Tim Coffey, a San Francisco analyst who covers community banks for Atlanta brokerage FIG Partners, said 16 banks were founded during that time in the San Diego area alone.

“There was a big period of de novos around the 2000 to 2004 period,” Coffey said. “The two biggest regions were the West and the Southeast.”

While many of these smaller banks folded or were absorbed after the crisis, many others remain. And that’s one reason why people who want to get into the banking game are in no rush to start their own: They can speed up the process by buying an existing institution.

“It takes de novo banks five years to turn a profit,” Coffey said. “If you look at the life cycle of a bank, it’s not like a tech company. It takes a while to get going.”

Opus Chief Executive Stephen Gordon thinks there are still too many banks in California, calling the state entirely overbanked. He wonders what purpose many of these smaller, newer banks actually serve.

“They don’t have enough capital, and they don’t have a big enough vision to actually make a difference and truly impact the economy,” he said.

Tim Chrisman, chief executive of downtown L.A. executive search firm Chrisman & Co., which specializes in banks, has similar concerns. He said he’s had many discussions with regulators about the large backlog of stagnant banks, with the implication being that these regulators are less excited about approving new banks while there are still recently hatched institutions with mediocre balance sheets and limited growth prospects.

“We still have a problem with these de novo banks started in California,” he said. “Today there’s no franchise there, nothing there to buy.”

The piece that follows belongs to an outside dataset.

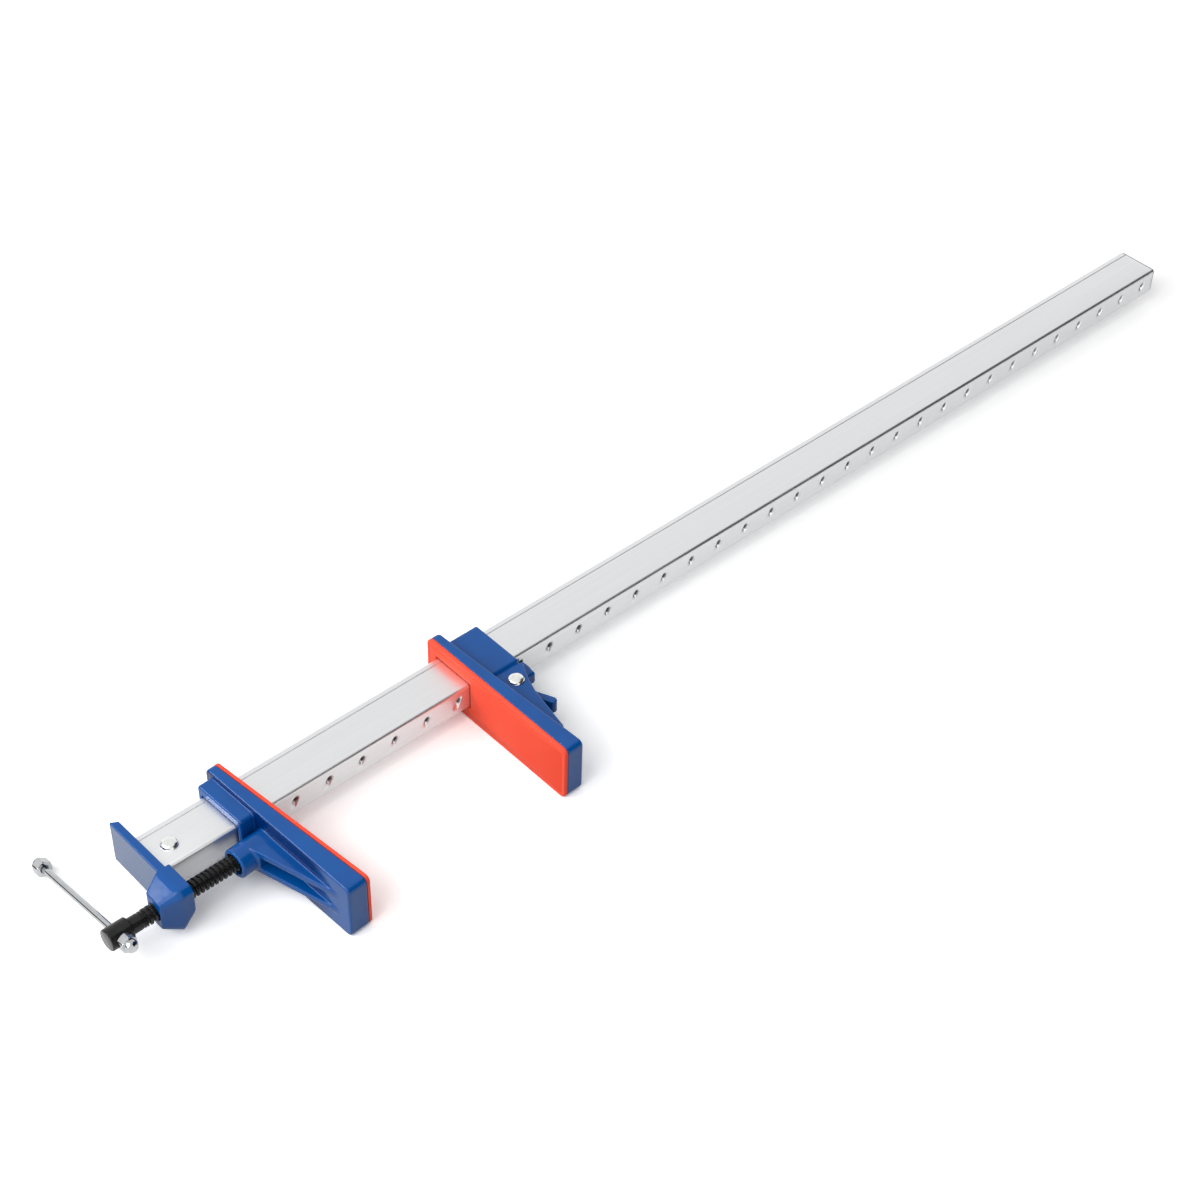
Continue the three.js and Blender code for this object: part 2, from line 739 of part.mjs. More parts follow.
// Sliding jaw with its pad, latch, latch pin and spring
const slideCasting = piece("sliding_jaw", makeSlidingJaw(), enamel);
const slidePad = piece("sliding_jaw_pad", makePad(
  jawFar - jawLength, jawFar, 0, slidePlay, -barSide), padPlastic);
slidePad.rotation.y = Math.PI;
slidePad.position.z = jawHeight;
const latch = piece("latch_lever", makeLatch(), enamel);
latch.position.set(latchPivotBehind, latchPivotY, axisHeight);
const latchPin = piece("latch_pin", rivet(
  axisHeight - webHeight / 2, axisHeight + webHeight / 2), zincPlate);
latchPin.position.set(latchPivotBehind, latchPivotY, 0);
const spring = piece("latch_spring", makeSpring(springEnd - springStart), springSteel);
spring.position.set(springStart, latchPivotY - springBelowPivot, axisHeight);
const slidingJaw = assembly(
  [slideCasting, slidePad, latch, latchPin, spring],
  new THREE.Vector3(slideJawFront, 0, 0));

// Whole clamp, its origin under the middle of its box
const clamp = new THREE.Group();
clamp.add(bar, fixedHead, headRivet, screwTrain, frontJaw, slidingJaw);
clamp.updateMatrixWorld(true);
const box = new THREE.Box3().setFromObject(clamp, true);
const middle = box.getCenter(new THREE.Vector3());
clamp.position.set(-middle.x, -middle.y, -box.min.z);

export default clamp;
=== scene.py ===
"""Parallel bar clamp lying on its two jaws on a pale studio floor.

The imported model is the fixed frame. Each sub-assembly below is a class that
holds its own sizes in millimetres, makes its meshes and dresses them.
"""

from __future__ import annotations

import logging
import math
from dataclasses import dataclass, field
from enum import Enum
from typing import Callable, Sequence

import bmesh
import bpy
import numpy as np
from mathutils import Euler, Matrix, Vector


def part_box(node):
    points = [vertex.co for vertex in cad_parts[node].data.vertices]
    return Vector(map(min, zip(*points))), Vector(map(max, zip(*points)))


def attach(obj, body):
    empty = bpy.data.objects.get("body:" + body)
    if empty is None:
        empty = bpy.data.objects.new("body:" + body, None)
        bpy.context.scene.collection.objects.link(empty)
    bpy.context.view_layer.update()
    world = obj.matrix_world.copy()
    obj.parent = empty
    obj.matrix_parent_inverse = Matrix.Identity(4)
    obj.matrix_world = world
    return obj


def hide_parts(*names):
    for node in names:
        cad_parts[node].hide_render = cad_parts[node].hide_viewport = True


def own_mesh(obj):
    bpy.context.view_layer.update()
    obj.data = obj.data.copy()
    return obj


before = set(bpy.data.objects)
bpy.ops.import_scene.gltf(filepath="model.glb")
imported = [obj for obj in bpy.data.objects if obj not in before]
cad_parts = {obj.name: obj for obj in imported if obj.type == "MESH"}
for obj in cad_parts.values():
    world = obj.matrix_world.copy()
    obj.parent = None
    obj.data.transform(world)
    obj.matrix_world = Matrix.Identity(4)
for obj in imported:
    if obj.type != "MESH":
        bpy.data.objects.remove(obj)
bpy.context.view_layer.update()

log = logging.getLogger("clamp")

Array = np.ndarray
Shape = Callable[[Array, Array, Array], Array]
Faces = list[tuple[int, ...]]
Form = tuple[Array, Faces]

MM = 0.001
# A cut that runs right out of a casting ends this far away, in millimetres
BEYOND = 100
# Radius of a drilled hole's floor
DRILLED = 0.1
# Settling a mesh on its shape: its rounds, its probe as a share of the mesh's step, and the least
# square of a slope
SETTLE_ROUNDS = 3
PROBE_SHARE = 0.05
LEAST_SQUARE = 0.25
# Most of a noise's values lie in this range
NOISE_RANGE = (0.3, 0.7)


class Body(Enum):
    """Moving bodies of the frame that pieces ride on."""

    FRAME = "frame"
    SCREW = "screw"
    HANDLE = "handle"
    FRONT_JAW = "front_jaw_body"
    SLIDING_JAW = "sliding_jaw_body"
    LATCH = "latch"


class Slot(Enum):
    """Material slots of the record."""

    ENAMEL = "blue_enamel"
    PAD = "pad_plastic"
    ALUMINIUM = "mill_aluminium"
    ZINC = "zinc_steel"
    BLACK = "black_steel"
    CHROME = "chrome_plate"
    SPRING = "spring_steel"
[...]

Ed Carpenter, chief executive of Irvine bank consulting and investment firm Carpenter & Co., said regulators also played a major role in stopping the flow of new banks by funneling postcrash opportunistic investors toward existing, broken banks rather than new ventures.

“When investor capital wants to go into banking, the regulatory agencies tend to turn them toward troubled banks as opposed to inviting them to start new banks,” he said.

But as banks heal and regulators move further away from triage mode, those incentives have faded. Most recent bank deals in Los Angeles did not involve troubled institutions and the escalating prices have reflected that.

Not that the Amish are usually trendsetters, but that’s one reason Bird-in-Hand is likely to presage more new banks in the near future. Primary Bank in Bedford, N.H., recently got approval from state regulators there and is next in the pipeline – it would be the first general-purpose business bank to emerge since the crash. And Carpenter & Co. recently asked regulators to approve a new bank of its own, Core Commercial Bank in Newport Beach.

As bank prices keep going up, the de novo math is going to start to pencil out at some point. They might take some time to get off the ground, but as merger and acquisition multiples increase, waiting becomes more appealing than overpaying.